An additional aid in this regard is to have a separate, non-JSON, column in the same table, which is used to label, or categorize, the documents in a JSON column.

In the case of the purchase-order documents used in our examples, let’s suppose that their structure can evolve significantly from year to year, so that column date_loaded of table j_purchaseorder can be used to group them into subsets of reasonably similar shape. Example 24-17 adds a purchase-order document for 2015, and Example 24-18 adds a purchase-order document for 2016. (Compare with the documents for 2014, which are added in Example 4-3.)

Using a SQL Aggregate Function to Create Multiple Data Guides

Oracle SQL function json_dataguide is in fact an aggregate function. An aggregate function returns a single result row based on groups of rows, rather than on a single row. It is typically used in a SELECT list for a query that has a GROUP BY clause, which divides the rows of a queried table or view into groups. The aggregate function applies to each group of rows, returning a single result row for each group. For example, aggregate function avg returns the average of a group of values.

Function json_dataguide aggregates JSON data to produce a summary, or specification, of it, which is returned in the form of a JSON document. In other words, for each group of JSON documents to which they are applied, they return a data guide.

If you omit GROUP BY then this function returns a single data guide that summarizes all of the JSON data in the subject JSON column.

Example 24-19 queries the documents of JSON column data, grouping them to produce three data guides, one for each year of column date_loaded.

Example 24-17 Adding a 2015 Purchase-Order Document

The 2015 purchase-order format uses only part number, reference, and line-items as its top-level fields, and these fields use prefix PO_. Each line item contains only a part number and a quantity.

INSERT INTO j_purchaseorder
  VALUES (
    SYS_GUID(),
    to_date('30-JUN-2015'),
    '{"PO_Number"     : 4230,
      "PO_Reference"  : "JDEER-20140421",
      "PO_LineItems"  : [ {"Part_Number"  : 230912362345,
                          "Quantity"     : 3.0} ]}');

Example 24-18 Adding a 2016 Purchase-Order Document

The 2016 format uses PO_ID instead of PO_Number, PO_Ref instead of PO_Reference, PO_Items instead of PO_LineItems, Part_No instead of Part_Number, and Item_Quantity instead of Quantity.

INSERT INTO j_purchaseorder
  VALUES (
    SYS_GUID(),
    to_date('30-MAR-2016'),
    '{"PO_ID"     : 4230,
      "PO_Ref"  : "JDEER-20140421",
      "PO_Items"  : [ {"Part_No"       : 98981327234,
                      "Item_Quantity" : 13} ]}');

Example 24-19 Creating Multiple Data Guides With Aggregate Function JSON_DATAGUIDE

This example uses aggregate SQL function json_dataguide to obtain three flatFoot 1 data guides, one for each year-specific format.

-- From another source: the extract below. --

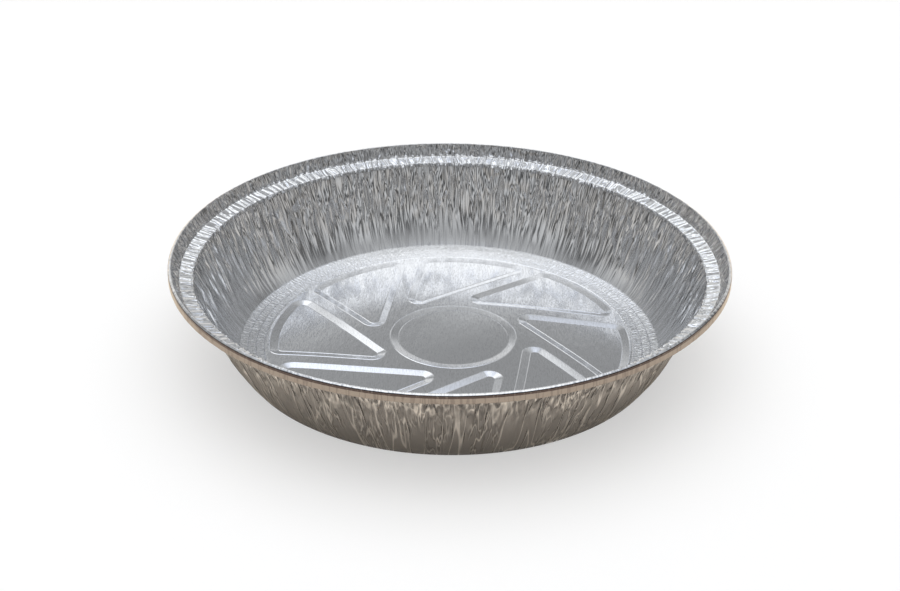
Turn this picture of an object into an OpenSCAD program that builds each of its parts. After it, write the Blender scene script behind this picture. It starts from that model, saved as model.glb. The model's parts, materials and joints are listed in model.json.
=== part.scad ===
// Round foil pie tin, pressed as one piece from a disc of thin aluminium foil.
// The base stands on the table at z = 0 and carries eight pressed panels that sweep
// round a centre disc like a pinwheel. Above the foot crease the spare foil of the
// disc is gathered into wrinkles, which run up the wall, over the ledge and up the
// lip to the curled edge.

/* [Rim] */
// Diameter over the hem that hangs from the curled edge
rim_d = 230; // [215:1:250]
// Thickness of the curled edge
curl_d = 1.3; // [1:0.1:2]
// Height of the hem, from the middle of the curled edge down to its lower edge
hem_h = 3; // [1.5:0.1:3.4]
// How much further out the hem stands at its lower edge than at the curled edge
hem_lean = 0.3; // [0:0.1:0.5]
// Thickness of the hem
hem_t = 0.3; // [0.2:0.05:0.4]
// Width of the flared lip, seen from above, from the ledge to the middle of the curl
lip_run = 3.1; // [2:0.1:5]
// Height of the lip, from the ledge to the middle of the curl
lip_rise = 4.4; // [2.5:0.1:8]
// Width of the ledge, seen from above
ledge_w = 5.7; // [3:0.1:9]
// How much higher the outer edge of the ledge lies than its inner edge
ledge_rise = 1.4; // [0.5:0.1:3]

/* [Wall] */
// Thickness of the foil
foil_t = 0.1; // [0.08:0.01:0.2]
// Height of the wall, from the foot crease to the ledge
wall_h = 34.9; // [20:0.1:60]
// Diameter at the foot crease, where wall and base meet
foot_d = 176.6; // [165:0.1:190]
// How far the wall bulges outwards, a quarter of the way up
wall_bulge = 1.5; // [0:0.1:2]
// Thickness of the foot crease
crease_d = 0.5; // [0.4:0.05:0.8]

/* [Wrinkles] */
// Number of wrinkles around the wall
pleat_count = 130; // [80:10:150]
// How far the deepest wrinkles stand in and out of the wall
pleat_depth = 0.65; // [0.2:0.05:0.9]
// How far the wrinkles lean, as a share of the space between two of them
pleat_lean = 0.9; // [0:0.1:1.5]
// Starting number of the wrinkles' random depths
pleat_seed = 11; // [1:1:99]

/* [Base] */
// How much higher the foot crease lies than the ribs of the base
foot_rise = 0.9; // [0.5:0.1:2]
// Width of each band around the edge of the base
band_w = 3.4; // [2:0.1:4]
// Number of bands around the edge of the base
band_count = 3; // [2:1:3]
// Flat land between the innermost band and the panels
edge_land = 2.4; // [1:0.1:4]
// Number of pressed panels
panel_count = 8; // [6:1:9]
// How deep the panels and the centre disc are pressed
panel_depth = 0.5; // [0.3:0.05:1]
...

The data guide for 2014 is shown only partially — it is the same as the data guide from A Flat Data Guide For Purchase-Order Documents, except that no statistics fields are present. (Data guides returned by functions json_dataguide do not contain any statistics fields.

SELECT extract(YEAR FROM date_loaded), json_dataguide(data)
  FROM j_purchaseorder
  GROUP BY extract(YEAR FROM date_loaded)
  ORDER BY extract(YEAR FROM date_loaded) DESC;

EXTRACT(YEARFROMDATE_LOADED)
----------------------------
JSON_DATAGUIDE(DATA)
--------------------
                        2016
[
  {
    "o:path" : "$.PO_ID",
    "type" : "number",
    "o:length" : 4
  },
  {
    "o:path" : "$.PO_Ref",
    "type" : "string",
    "o:length" : 16
  },
  {
    "o:path" : "$.PO_Items",
    "type" : "array",
    "o:length" : 64
  },
  {
    "o:path" : "$.PO_Items.Part_No",
    "type" : "number",
    "o:length" : 16
  },
  {
    "o:path" : "$.PO_Items.Item_Quantity",
    "type" : "number",
    "o:length" : 2
  }
]

                        2015
[
  {
    "o:path" : "$.PO_Number",
    "type" : "number",
    "o:length" : 4
  },
  {
    "o:path" : "$.PO_LineItems",
    "type" : "array",
    "o:length" : 64
  },
  {
    "o:path" : "$.PO_LineItems.Quantity",
    "type" : "number",
    "o:length" : 4
  },
  {
    "o:path" : "$.PO_LineItems.Part_Number",
    "type" : "number",
    "o:length" : 16
  },
  {
    "o:path" : "$.PO_Reference",
    "type" : "string",
    "o:length" : 16
  }
]

                        2014
[
  {
    "o:path" : "$.User",
    "type" : "string",
    "o:length" : 8
  },
  {
    "o:path" : "$.PONumber",
    "type" : "number",
    "o:length" : 4
  },
...
  {
    "o:path" : "$.\"Special Instructions\"",
    "type" : "string",
    "o:length" : 8
  }
]

3 rows selected.

See Also:

Oracle Database SQL Language Reference for information about SQL function json_dataguide



Footnote Legend

Footnote 1: If function json_dataguide were passed DBMS_JSON.FORMAT_HIERARCHICAL or DBMS_JSON.FORMAT_SCHEMA as optional second argument, then the result would be three hierarchical or schema data guides, respectively.